Antonio Pedro, secrétaire exécutif adjoint de la Commission économique des Nations Unies pour l'Afrique (CEA), a indiqué que l'Afrique dispose d'un potentiel important à cet égard. Les services éco-systémiques que le continent fournit au reste du monde, notamment la séquestration du carbone dans les forêts du bassin du Congo, doivent être monétisés, et le marché du carbone représente une option pour ce faire. Il a également noté que les forêts d'Afrique centrale absorbent chaque année plus de CO2 que les forêts d'Amazonie et d'Asie du Sud-Est.
Dans ce contexte, le gouvernement ivoirien, qui prévoit de restaurer 20% de son couvert forestier d'ici 2030, désire promouvoir son programme de reboisement ainsi que les transformations énergétique et économique, grâce au marché du carbone.
PROJETS EXPLOITES EN AFRIQUE SUB-SAHARIENNE
D'autres gouvernements africains ont également manifesté un vif intérêt sur le marché et les crédits de carbone. Le président kenyan William Ruto a déclaré que les crédits de carbone constituaient une "mine d'or économique inégalée" et le "prochain grand produit d'exportation" du pays. Les revenus générés pourraient financer le développement vert et améliorer les conditions de vie des quelque 600 millions de personnes privées d'électricité de la région.
Cependant, les pays africains se trouvent actuellement en marge de ce marché. L'Afrique représente seulement 3% des crédits émis dans le cadre du mécanisme de développement propre (MDP), le premier marché international du carbone mis en place sous l'égide de l'ONU.
D'après l'estimation de l'African Carbon Market Initiative (ACMI), cité par le magazine The Economist, le continent n'utilise que 2% de son potentiel annuel de crédits de carbone. L'ACMI espère que d'ici 2050, l'Afrique vendra pour 100 milliards de dollars de crédits par an, ce qui représente une nouvelle perspective de développement pour ce continent qui n'a jamais vu ses investissements directs étrangers par an dépasser les 80 milliards de dollars.

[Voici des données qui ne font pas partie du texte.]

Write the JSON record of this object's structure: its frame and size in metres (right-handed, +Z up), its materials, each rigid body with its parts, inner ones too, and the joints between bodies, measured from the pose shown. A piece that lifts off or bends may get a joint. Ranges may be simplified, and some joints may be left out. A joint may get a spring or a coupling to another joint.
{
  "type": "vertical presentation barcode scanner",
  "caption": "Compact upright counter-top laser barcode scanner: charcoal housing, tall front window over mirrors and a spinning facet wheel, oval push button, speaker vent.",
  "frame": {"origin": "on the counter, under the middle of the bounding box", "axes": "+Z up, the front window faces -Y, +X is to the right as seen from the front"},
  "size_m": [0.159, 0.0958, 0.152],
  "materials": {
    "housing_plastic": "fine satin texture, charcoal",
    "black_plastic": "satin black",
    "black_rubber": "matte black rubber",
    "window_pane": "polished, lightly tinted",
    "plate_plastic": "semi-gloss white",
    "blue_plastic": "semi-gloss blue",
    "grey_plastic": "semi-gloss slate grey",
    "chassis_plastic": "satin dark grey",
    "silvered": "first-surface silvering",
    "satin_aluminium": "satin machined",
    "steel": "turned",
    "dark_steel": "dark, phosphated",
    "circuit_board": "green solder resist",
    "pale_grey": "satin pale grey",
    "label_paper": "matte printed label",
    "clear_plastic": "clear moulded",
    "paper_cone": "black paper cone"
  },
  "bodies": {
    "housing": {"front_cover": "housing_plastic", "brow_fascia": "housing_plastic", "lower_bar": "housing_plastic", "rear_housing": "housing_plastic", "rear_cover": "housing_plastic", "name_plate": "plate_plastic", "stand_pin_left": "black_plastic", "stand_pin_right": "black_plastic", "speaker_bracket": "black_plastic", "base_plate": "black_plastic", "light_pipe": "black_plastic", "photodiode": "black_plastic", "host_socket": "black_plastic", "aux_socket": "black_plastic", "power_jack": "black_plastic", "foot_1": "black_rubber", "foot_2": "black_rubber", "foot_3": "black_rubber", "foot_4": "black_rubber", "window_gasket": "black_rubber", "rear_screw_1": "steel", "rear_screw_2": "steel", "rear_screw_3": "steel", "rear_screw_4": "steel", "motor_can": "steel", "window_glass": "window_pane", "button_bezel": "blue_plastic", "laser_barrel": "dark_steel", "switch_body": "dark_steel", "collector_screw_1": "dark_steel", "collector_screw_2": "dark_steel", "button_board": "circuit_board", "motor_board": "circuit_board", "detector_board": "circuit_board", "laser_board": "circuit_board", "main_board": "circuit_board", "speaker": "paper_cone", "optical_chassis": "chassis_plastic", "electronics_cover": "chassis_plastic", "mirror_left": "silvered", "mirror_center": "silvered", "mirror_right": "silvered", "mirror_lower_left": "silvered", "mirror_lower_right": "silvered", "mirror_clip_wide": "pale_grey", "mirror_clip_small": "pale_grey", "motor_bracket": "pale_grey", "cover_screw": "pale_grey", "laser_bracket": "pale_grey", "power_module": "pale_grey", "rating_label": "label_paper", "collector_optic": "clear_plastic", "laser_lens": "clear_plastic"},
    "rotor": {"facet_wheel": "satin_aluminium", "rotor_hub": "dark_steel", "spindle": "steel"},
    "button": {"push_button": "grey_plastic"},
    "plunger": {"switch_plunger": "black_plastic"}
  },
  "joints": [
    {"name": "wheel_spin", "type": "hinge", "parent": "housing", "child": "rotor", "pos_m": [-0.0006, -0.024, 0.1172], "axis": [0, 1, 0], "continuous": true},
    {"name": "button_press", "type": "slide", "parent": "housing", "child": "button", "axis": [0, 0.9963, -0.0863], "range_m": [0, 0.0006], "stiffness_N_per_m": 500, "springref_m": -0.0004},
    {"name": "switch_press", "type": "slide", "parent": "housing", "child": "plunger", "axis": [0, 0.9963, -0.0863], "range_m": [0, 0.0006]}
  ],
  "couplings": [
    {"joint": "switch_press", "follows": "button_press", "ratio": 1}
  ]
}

En Afrique de l'Ouest, le Ghana a mis en œuvre un certain nombre de programmes de réduction des émissions en coopération avec la Suisse et transférera des millions de tonnes d'équivalent CO2 à ce pays européen. En vendant ces crédits, Accra pourrait bénéficier d'un financement "propre" du développement et d'une source de revenus pour réaliser sa trajectoire énergétique. Le pays a également signé des accords bilatéraux avec la Suède, Singapour, la République de Corée et le Liechtenstein.
Le 25 novembre 2024, Peter Njenga, PDG de la Kenya Electricity Generating Company (KenGen), a déclaré que le pays prévoyait de mettre en place un marché du carbone qui permettrait aux entités publiques et privées de négocier des unités d'émissions carboniques, de compensation et d'atténuation de ces émissions. En Afrique du Sud, la bourse de Johannesburg a déjà lancé son propre marché volontaire du carbone.

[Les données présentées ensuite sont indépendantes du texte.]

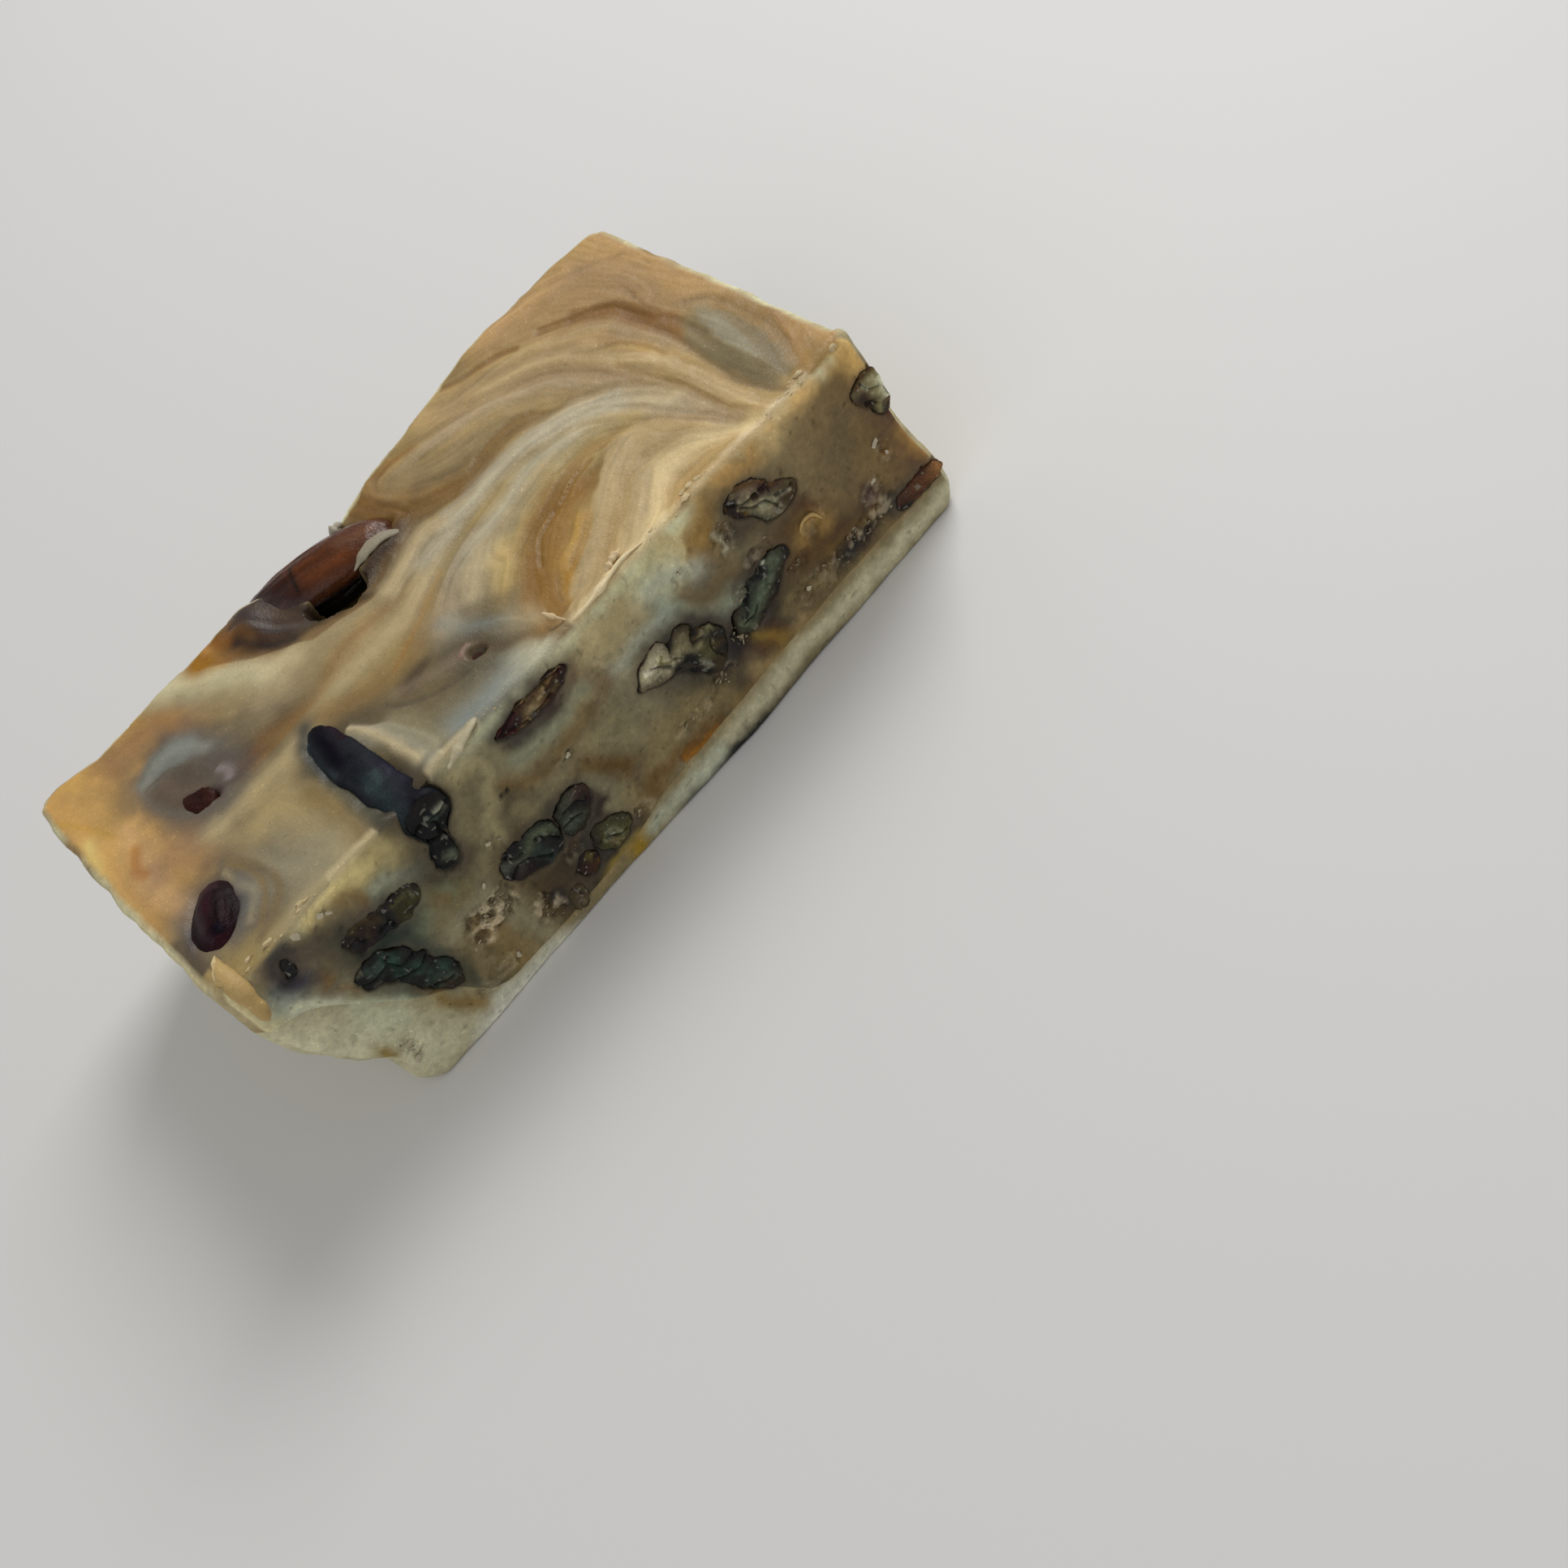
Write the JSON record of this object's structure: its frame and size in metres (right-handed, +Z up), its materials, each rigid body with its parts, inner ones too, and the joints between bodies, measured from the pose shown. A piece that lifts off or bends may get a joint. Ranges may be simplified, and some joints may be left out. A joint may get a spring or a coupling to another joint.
{
  "type": "pecan fudge",
  "caption": "Thick oblong slice of marbled caramel and vanilla fudge on a pale vanilla base, with dark pecan pieces in its cut sides and its swirled top.",
  "frame": {"origin": "on the flat underside, midway between the two ends and the two cut faces, at table level", "axes": "+X along the slice towards its far end, +Y across it from the front cut face to the back one, +Z up"},
  "size_m": [0.1135, 0.0614, 0.0324],
  "materials": {
    "vanilla_fudge": "satin",
    "marbled_fudge": "satin",
    "pecan_pale": "matte",
    "pecan_green": "satin",
    "pecan_dark": "glossy",
    "pecan_skin": "glossy"
  },
  "bodies": {
    "root": {"vanilla_base": "vanilla_fudge", "marbled_layer": "marbled_fudge", "pecan_front_oval": "pecan_pale", "pecan_front_upper": "pecan_green", "pecan_front_spot": "pecan_dark", "pecan_front_near": "pecan_green", "pecan_front_cluster": "pecan_green", "pecan_front_purple": "pecan_green", "pecan_front_rough": "pecan_green", "pecan_front_chunk": "pecan_skin", "pecan_front_low": "pecan_green", "pecan_front_middle": "pecan_pale", "pecan_front_slim": "pecan_green", "pecan_front_far": "pecan_pale", "pecan_front_corner": "pecan_pale", "pecan_front_strip": "pecan_skin", "pecan_back_near": "pecan_green", "pecan_back_low": "pecan_dark", "pecan_back_middle": "pecan_pale", "pecan_back_slim": "pecan_green", "pecan_back_far": "pecan_skin", "pecan_end_far": "pecan_green", "pecan_end_near": "pecan_dark", "pecan_top_shiny": "pecan_skin", "pecan_top_sunken": "pecan_dark", "pecan_top_grey": "pecan_dark", "pecan_top_purple": "pecan_skin", "pecan_top_long": "pecan_dark"}
  },
  "joints": []
}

Le Rwanda a récemment lancé son mécanisme de transfert international des résultats d'atténuation (ITMO), conforme aux normes de l'ONU, afin de mieux s'intégrer dans le marché. De plus, un accord pilote de réduction d'émissions a été signé entre le Gabon et la République de Corée.
UNE MEILLEURE REGLEMENTATION ATTENDUE
Cependant, les crédits de carbone ne sont pas exempts de problèmes potentiels. Tout d'abord, la comptabilisation et l'audit des données ainsi que l'estimation des avantages des puits de carbone peuvent entraîner une distorsion des crédits de carbone en raison de problèmes tels que l'incohérence des normes et le double comptage. Deuxièmement, l'opacité du processus d'approbation augmente la probabilité qu'il y ait davantage de projets de crédits de mauvaise qualité. La troisième question concerne l'impact du projet sur la population locale.
Un certain nombre de pays africains, y compris le Kenya, le Rwanda, le Mozambique, ont essayé d'atténuer ces problèmes par l'élaboration et l'adoption de nouveaux cadres réglementaires qui visent à réguler le comportement des projets et s'engagent à protéger les intérêts des personnes affectées.
La 29e session de la Conférence des Parties à la Convention-cadre des Nations Unies sur les changements climatiques (COP29) a conclu le 23 novembre dernier les négociations sur l'article 6 de l'Accord de Paris, permettant l'échange trans-frontalier de carbone pour soutenir les objectifs climatiques mondiaux. Les nouvelles règles adoptées faciliteront des réductions d'émissions réelles, additionnelles et mesurables, tout en respectant les droits de l'homme et en promouvant le développement durable.
En outre, les parties à l'Accord de Paris ont accepté que 5% des revenus des transactions de l'article iront au Fonds d'adaptation des Nations Unies pour aider les pays en développement touchés par le changement climatique.